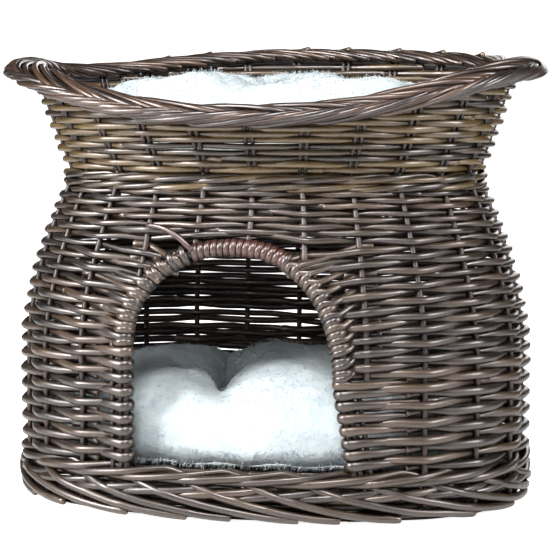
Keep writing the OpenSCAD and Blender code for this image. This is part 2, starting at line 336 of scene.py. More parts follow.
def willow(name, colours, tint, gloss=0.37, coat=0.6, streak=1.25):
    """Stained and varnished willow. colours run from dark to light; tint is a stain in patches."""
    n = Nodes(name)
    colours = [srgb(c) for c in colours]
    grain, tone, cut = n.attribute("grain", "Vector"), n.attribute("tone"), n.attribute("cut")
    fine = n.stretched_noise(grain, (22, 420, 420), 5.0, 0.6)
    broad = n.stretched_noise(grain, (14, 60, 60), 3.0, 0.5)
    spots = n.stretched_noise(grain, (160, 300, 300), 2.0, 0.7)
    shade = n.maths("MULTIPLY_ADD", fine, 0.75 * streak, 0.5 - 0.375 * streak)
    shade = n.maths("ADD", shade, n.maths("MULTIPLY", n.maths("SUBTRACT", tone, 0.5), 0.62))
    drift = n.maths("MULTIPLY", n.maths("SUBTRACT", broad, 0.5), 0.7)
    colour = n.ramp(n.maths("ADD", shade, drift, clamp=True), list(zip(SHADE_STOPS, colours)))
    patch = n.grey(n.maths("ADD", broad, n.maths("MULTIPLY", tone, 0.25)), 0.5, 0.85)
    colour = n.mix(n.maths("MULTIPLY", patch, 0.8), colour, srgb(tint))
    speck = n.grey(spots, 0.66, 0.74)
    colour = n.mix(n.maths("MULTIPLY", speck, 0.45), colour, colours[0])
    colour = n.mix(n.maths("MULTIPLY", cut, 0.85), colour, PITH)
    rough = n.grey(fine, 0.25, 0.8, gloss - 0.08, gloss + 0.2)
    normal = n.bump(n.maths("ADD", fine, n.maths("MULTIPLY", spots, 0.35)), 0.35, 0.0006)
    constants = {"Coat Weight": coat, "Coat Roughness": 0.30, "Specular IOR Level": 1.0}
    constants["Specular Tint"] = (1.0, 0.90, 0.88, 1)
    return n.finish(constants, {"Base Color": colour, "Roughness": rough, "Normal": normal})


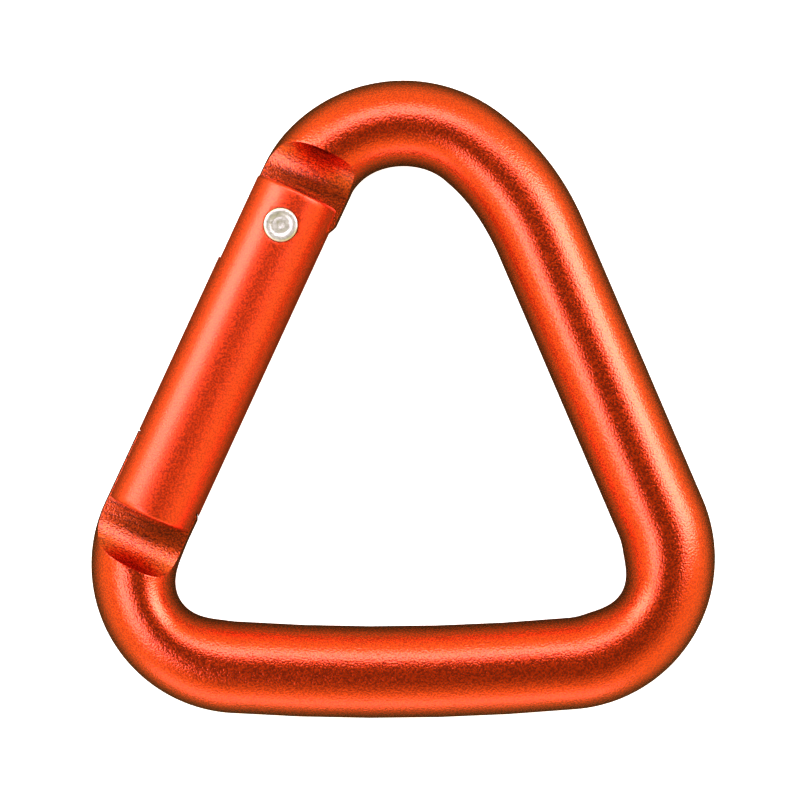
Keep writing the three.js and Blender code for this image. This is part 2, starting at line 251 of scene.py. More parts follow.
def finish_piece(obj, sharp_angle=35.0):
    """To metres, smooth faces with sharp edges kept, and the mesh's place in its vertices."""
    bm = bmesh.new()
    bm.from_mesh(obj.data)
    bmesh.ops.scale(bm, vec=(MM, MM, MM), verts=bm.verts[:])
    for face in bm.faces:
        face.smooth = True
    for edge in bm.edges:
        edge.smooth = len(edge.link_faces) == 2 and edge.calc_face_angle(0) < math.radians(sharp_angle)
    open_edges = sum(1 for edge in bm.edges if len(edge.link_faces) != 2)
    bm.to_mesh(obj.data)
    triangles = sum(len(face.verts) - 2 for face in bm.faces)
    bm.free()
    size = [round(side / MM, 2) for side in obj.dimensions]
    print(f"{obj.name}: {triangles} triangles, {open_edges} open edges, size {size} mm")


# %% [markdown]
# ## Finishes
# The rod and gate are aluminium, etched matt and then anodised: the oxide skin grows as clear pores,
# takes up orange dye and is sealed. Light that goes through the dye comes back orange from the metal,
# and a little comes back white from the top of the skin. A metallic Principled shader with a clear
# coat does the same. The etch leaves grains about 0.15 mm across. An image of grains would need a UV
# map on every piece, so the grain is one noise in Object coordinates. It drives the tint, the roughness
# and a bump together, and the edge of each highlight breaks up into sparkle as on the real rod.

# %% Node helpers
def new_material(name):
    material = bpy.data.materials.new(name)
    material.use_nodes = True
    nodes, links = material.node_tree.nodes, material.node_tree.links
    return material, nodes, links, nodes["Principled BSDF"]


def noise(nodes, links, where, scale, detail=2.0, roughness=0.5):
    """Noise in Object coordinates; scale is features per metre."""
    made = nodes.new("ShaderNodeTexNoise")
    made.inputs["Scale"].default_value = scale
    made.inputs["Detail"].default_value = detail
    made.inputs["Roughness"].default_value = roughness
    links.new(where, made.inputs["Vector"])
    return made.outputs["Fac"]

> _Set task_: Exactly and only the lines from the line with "Keep writing the three.js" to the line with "open edges, size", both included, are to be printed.

> _Expected answer_:
Keep writing the three.js and Blender code for this image. This is part 2, starting at line 251 of scene.py. More parts follow.
def finish_piece(obj, sharp_angle=35.0):
    """To metres, smooth faces with sharp edges kept, and the mesh's place in its vertices."""
    bm = bmesh.new()
    bm.from_mesh(obj.data)
    bmesh.ops.scale(bm, vec=(MM, MM, MM), verts=bm.verts[:])
    for face in bm.faces:
        face.smooth = True
    for edge in bm.edges:
        edge.smooth = len(edge.link_faces) == 2 and edge.calc_face_angle(0) < math.radians(sharp_angle)
    open_edges = sum(1 for edge in bm.edges if len(edge.link_faces) != 2)
    bm.to_mesh(obj.data)
    triangles = sum(len(face.verts) - 2 for face in bm.faces)
    bm.free()
    size = [round(side / MM, 2) for side in obj.dimensions]
    print(f"{obj.name}: {triangles} triangles, {open_edges} open edges, size {size} mm")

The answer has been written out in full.